A second proposal made by Greenfire Capital Partners on behalf of Municipal Acquisitions was sent to the city but was not considered, Doughtie said.

Disclosure of the documents comes as the city considers a proposal from Chicago businessman Lafayette Gatling to buy the theater at, for right now, is an undisclosed price.

Sources familiar with both documents said the second proposal was similar to the first proposal, which the city received on December 3 of last year.

According to a copy of the first proposal, which was obtained by rrspin.com Thursday, Municipal Acquisitions proposed to pay the city $23 million in cash for the theater, including all permanent fixtures and systems.

The document proposed a leaseback deal in which the city, which would be clear of its payments to Bank of America and would be able to put the venue back on tax rolls, would lease the theater from the company for rent of $158,270 a month fixed for a 300-month term. The new proposal saves $48,000 more a year and would total approximately $23.5 million, making the monthly payments around $154,000.

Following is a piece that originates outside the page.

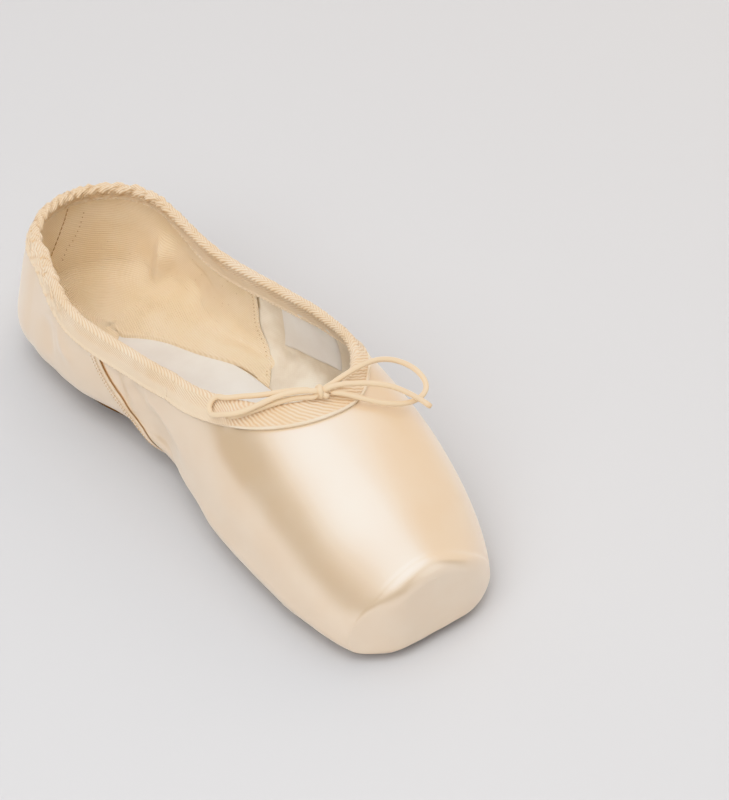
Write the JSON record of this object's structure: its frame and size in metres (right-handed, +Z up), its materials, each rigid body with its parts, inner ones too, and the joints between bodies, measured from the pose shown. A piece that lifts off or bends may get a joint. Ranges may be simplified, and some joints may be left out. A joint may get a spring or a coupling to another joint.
{
  "type": "pointe shoe",
  "caption": "Satin pointe shoe with a flat platform at the toe, a cotton drawstring casing tied in a bow, and a short leather sole.",
  "frame": {"origin": "on the floor, midway between the shoe's sides and between heel and toe", "axes": "+Z up, the toe towards -Y, +X the wearer's left"},
  "size_m": [0.0815, 0.232, 0.0649],
  "materials": {
    "satin": "satin, with a soft sheen",
    "tape": "matte cotton twill",
    "leather": "matte",
    "sock": "matte",
    "cord": "matte, round elastic"
  },
  "bodies": {
    "root": {"upper": "satin", "outsole": "leather", "insole": "sock", "collar_binding": "tape", "drawstring_knot": "cord", "drawstring_loop_left": "cord", "drawstring_loop_right": "cord", "drawstring_end_left": "cord", "drawstring_end_right": "cord"}
  },
  "joints": []
}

The document notes the investor was willing to consider alternative rent schedules including a fixed escalation of different terms.

The company proposed the tenant would have an option to buy the property at any time over the initial lease term which would be assignable to a third party. “After year 10, tenant may purchase the building at 101 percent of the unamortized balance of the lease,” the document says. “During the first 10 years of the lease, the purchase price shall be equal to the present value of the remaining rent payments — assuming exercise of the 101 percent option at year 10 — discounted at a rate equal to the yield of the on-the-run U.S. Treasury bond closest to the year 10 date.”

The proposal said if no election to buy the property occurred during the lease term, “Upon payment in full of all rent and other charges due under the lease, the property shall be re-conveyed to tenant at the conclusion of lease term.”

The sources familiar with the document said the proposal would save the city between $100,000 to $200,000 and do away with adjusted interest rates and give the city a fixed rate.

They said it would still be the city's responsibility to find someone to manage the venue if it wanted shows to be booked at the theater.

The sources acknowledged that without knowing the full details of Gatling's proposal they couldn't say with certainty that the proposal was better than Gatling's or that it was worse. They also said there was the possibility neither proposal would help the city.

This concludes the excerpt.